| Your task |
Return each line holding the string "cabinet".

"""

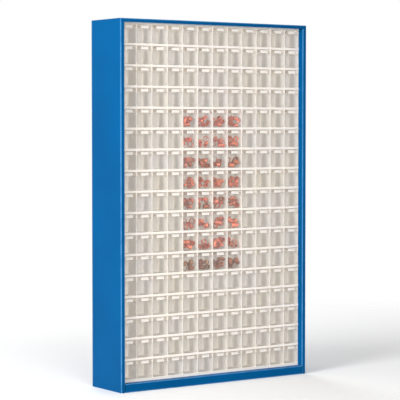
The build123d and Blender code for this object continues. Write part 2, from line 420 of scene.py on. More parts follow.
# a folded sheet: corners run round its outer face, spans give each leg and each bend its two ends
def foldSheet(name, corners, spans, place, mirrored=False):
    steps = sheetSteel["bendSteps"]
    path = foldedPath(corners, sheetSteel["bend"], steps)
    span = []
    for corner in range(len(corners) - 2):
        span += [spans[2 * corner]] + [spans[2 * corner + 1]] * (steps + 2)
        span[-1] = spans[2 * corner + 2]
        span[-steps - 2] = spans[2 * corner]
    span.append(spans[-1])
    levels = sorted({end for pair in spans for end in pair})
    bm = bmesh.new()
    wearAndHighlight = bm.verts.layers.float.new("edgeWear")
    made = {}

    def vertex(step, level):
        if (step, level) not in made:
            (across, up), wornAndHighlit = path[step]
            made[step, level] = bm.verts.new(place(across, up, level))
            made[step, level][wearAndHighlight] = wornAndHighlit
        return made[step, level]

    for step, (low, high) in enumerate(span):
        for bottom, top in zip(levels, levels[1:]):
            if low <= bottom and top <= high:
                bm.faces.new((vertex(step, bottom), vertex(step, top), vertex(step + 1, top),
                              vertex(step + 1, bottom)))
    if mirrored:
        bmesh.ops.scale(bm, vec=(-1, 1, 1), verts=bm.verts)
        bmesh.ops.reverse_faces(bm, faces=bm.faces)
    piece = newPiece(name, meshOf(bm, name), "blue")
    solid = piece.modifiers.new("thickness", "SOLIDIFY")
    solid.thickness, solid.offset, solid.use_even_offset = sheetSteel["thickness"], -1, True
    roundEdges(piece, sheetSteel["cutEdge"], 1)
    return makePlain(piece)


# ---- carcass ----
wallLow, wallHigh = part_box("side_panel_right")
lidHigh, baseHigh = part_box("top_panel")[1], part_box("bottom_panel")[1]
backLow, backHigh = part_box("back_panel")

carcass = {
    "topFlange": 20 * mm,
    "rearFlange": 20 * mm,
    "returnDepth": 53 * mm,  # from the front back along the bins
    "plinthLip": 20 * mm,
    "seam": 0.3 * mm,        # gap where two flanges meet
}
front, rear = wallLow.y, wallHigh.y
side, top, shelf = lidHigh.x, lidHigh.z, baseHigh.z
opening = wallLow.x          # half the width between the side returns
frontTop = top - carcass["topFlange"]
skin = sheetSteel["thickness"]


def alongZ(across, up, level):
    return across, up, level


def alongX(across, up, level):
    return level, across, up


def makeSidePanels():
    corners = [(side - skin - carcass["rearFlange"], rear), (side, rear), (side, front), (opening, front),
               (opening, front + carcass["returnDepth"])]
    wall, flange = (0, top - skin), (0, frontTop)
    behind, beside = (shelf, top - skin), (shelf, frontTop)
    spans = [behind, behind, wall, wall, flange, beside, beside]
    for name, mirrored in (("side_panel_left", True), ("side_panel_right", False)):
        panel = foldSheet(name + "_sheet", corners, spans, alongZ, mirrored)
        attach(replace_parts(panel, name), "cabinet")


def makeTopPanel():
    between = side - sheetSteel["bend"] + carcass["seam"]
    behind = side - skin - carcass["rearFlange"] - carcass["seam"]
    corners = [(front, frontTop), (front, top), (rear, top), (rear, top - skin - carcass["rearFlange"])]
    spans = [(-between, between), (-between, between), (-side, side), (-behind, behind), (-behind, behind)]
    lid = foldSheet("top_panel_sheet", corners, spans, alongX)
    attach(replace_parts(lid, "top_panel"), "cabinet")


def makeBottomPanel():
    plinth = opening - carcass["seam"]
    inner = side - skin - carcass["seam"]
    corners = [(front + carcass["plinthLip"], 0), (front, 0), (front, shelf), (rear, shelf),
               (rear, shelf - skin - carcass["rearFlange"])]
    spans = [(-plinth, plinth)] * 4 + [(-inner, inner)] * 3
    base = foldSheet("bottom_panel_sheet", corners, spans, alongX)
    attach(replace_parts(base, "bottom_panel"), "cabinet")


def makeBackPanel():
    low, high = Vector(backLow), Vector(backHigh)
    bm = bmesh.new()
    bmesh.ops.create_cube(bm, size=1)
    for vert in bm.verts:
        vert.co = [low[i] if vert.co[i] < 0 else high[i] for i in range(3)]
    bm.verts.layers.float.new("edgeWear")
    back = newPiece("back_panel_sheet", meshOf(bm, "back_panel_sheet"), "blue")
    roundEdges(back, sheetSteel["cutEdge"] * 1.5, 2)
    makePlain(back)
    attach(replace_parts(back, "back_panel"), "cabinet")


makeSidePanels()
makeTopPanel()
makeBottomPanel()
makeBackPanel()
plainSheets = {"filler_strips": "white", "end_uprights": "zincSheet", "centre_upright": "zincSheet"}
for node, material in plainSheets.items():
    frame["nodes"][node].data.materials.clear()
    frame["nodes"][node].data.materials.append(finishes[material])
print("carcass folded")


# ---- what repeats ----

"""

| Result |
        attach(replace_parts(panel, name), "cabinet")
    attach(replace_parts(lid, "top_panel"), "cabinet")
    attach(replace_parts(base, "bottom_panel"), "cabinet")
    attach(replace_parts(back, "back_panel"), "cabinet")